RECORDED DATA »
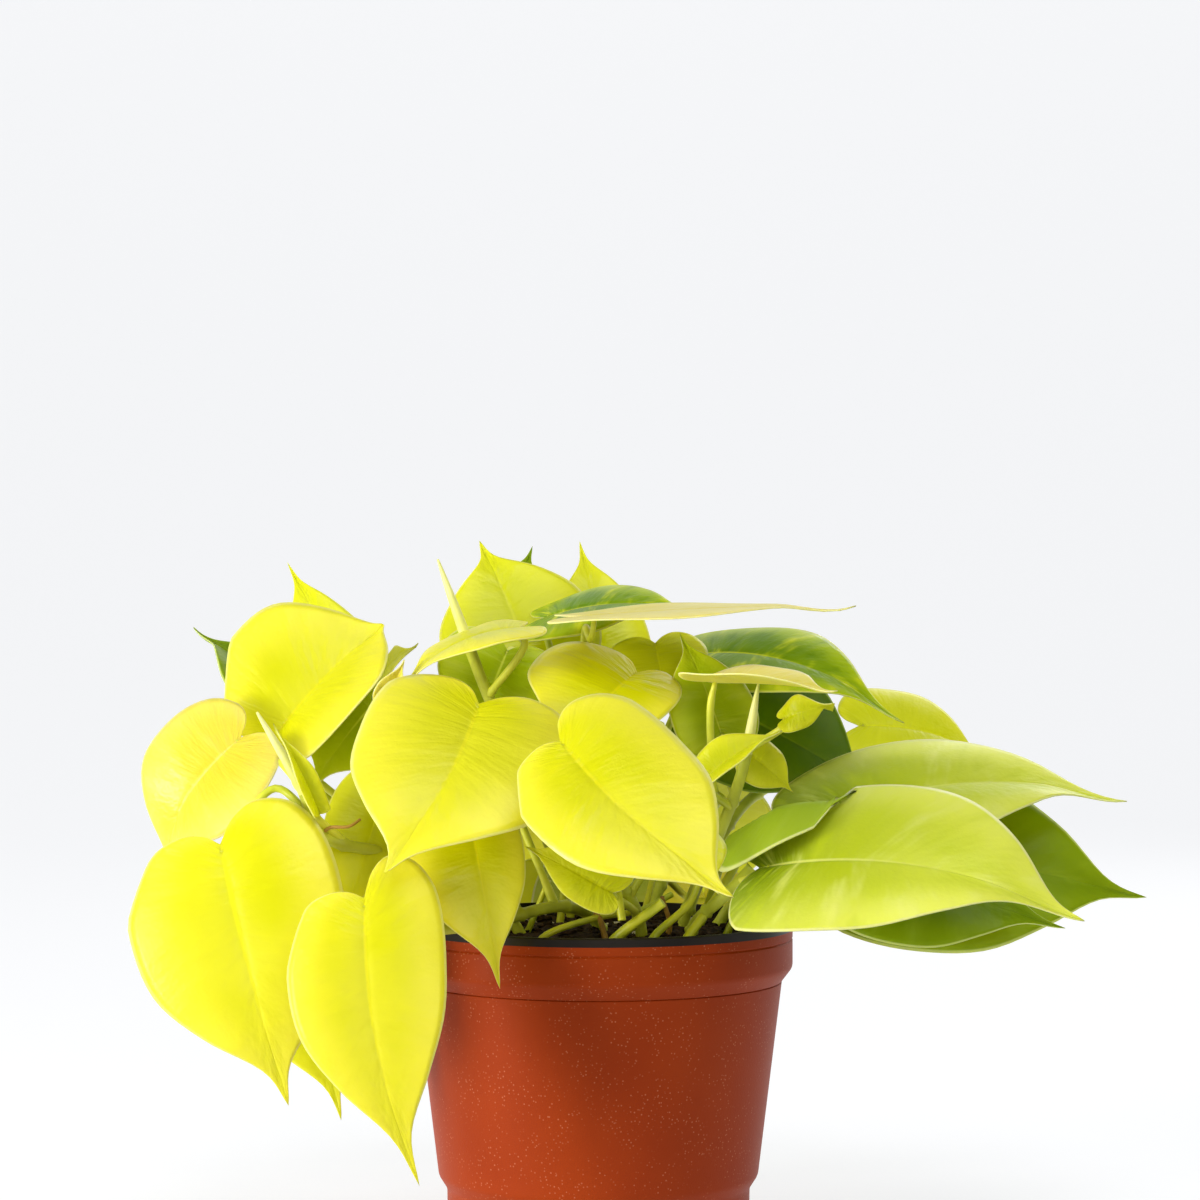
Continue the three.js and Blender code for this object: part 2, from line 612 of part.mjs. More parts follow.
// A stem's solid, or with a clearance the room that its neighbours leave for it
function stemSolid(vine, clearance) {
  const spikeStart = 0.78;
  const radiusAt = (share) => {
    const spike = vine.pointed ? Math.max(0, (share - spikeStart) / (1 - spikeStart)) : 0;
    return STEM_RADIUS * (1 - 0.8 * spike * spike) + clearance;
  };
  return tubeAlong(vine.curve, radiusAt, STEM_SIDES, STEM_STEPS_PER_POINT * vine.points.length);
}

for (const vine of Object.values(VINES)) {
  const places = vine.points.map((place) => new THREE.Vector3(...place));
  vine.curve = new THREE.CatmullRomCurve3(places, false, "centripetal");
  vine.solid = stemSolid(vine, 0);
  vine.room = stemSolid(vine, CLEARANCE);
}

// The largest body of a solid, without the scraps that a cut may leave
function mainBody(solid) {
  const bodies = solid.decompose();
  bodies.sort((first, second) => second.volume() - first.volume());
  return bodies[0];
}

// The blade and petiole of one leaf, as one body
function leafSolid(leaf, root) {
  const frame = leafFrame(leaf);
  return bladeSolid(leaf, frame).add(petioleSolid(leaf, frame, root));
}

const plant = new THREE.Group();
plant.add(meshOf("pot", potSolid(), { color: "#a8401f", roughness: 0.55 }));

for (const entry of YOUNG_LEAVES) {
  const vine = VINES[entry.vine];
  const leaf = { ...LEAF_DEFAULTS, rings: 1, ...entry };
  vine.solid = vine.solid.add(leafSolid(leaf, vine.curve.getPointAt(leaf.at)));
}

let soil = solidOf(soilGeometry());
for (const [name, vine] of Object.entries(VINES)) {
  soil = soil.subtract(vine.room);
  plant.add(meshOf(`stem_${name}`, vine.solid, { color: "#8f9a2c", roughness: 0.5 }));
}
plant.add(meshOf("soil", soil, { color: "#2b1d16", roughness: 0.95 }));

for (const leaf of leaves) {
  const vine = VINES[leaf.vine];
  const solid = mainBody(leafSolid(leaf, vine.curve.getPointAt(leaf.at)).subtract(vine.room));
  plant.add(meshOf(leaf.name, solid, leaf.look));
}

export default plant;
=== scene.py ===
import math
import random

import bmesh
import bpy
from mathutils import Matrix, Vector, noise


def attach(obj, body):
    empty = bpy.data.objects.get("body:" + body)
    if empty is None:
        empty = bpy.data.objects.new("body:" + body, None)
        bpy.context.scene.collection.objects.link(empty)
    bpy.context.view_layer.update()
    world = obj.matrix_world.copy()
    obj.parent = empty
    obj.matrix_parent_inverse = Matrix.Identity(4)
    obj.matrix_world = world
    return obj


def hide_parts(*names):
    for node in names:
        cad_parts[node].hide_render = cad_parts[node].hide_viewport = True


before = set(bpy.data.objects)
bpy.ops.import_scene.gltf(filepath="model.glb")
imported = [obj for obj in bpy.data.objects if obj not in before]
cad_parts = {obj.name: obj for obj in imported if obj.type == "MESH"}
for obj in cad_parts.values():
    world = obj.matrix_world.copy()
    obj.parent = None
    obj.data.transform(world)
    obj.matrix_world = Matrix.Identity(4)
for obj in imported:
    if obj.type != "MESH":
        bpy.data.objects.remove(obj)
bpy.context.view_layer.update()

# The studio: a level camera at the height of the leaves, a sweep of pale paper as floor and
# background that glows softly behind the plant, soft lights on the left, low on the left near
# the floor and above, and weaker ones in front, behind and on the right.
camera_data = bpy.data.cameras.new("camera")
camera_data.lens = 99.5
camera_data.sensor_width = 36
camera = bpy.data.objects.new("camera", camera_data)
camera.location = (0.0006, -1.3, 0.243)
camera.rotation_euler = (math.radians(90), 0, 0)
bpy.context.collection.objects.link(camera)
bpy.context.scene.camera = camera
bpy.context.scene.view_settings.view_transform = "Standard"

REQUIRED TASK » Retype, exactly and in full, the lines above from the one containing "cut may leave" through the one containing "obj.parent = None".

EXERCISE RESULT »
// The largest body of a solid, without the scraps that a cut may leave
function mainBody(solid) {
  const bodies = solid.decompose();
  bodies.sort((first, second) => second.volume() - first.volume());
  return bodies[0];
}

// The blade and petiole of one leaf, as one body
function leafSolid(leaf, root) {
  const frame = leafFrame(leaf);
  return bladeSolid(leaf, frame).add(petioleSolid(leaf, frame, root));
}

const plant = new THREE.Group();
plant.add(meshOf("pot", potSolid(), { color: "#a8401f", roughness: 0.55 }));

for (const entry of YOUNG_LEAVES) {
  const vine = VINES[entry.vine];
  const leaf = { ...LEAF_DEFAULTS, rings: 1, ...entry };
  vine.solid = vine.solid.add(leafSolid(leaf, vine.curve.getPointAt(leaf.at)));
}

let soil = solidOf(soilGeometry());
for (const [name, vine] of Object.entries(VINES)) {
  soil = soil.subtract(vine.room);
  plant.add(meshOf(`stem_${name}`, vine.solid, { color: "#8f9a2c", roughness: 0.5 }));
}
plant.add(meshOf("soil", soil, { color: "#2b1d16", roughness: 0.95 }));

for (const leaf of leaves) {
  const vine = VINES[leaf.vine];
  const solid = mainBody(leafSolid(leaf, vine.curve.getPointAt(leaf.at)).subtract(vine.room));
  plant.add(meshOf(leaf.name, solid, leaf.look));
}

export default plant;
=== scene.py ===
import math
import random

import bmesh
import bpy
from mathutils import Matrix, Vector, noise


def attach(obj, body):
    empty = bpy.data.objects.get("body:" + body)
    if empty is None:
        empty = bpy.data.objects.new("body:" + body, None)
        bpy.context.scene.collection.objects.link(empty)
    bpy.context.view_layer.update()
    world = obj.matrix_world.copy()
    obj.parent = empty
    obj.matrix_parent_inverse = Matrix.Identity(4)
    obj.matrix_world = world
    return obj


def hide_parts(*names):
    for node in names:
        cad_parts[node].hide_render = cad_parts[node].hide_viewport = True


before = set(bpy.data.objects)
bpy.ops.import_scene.gltf(filepath="model.glb")
imported = [obj for obj in bpy.data.objects if obj not in before]
cad_parts = {obj.name: obj for obj in imported if obj.type == "MESH"}
for obj in cad_parts.values():
    world = obj.matrix_world.copy()
    obj.parent = None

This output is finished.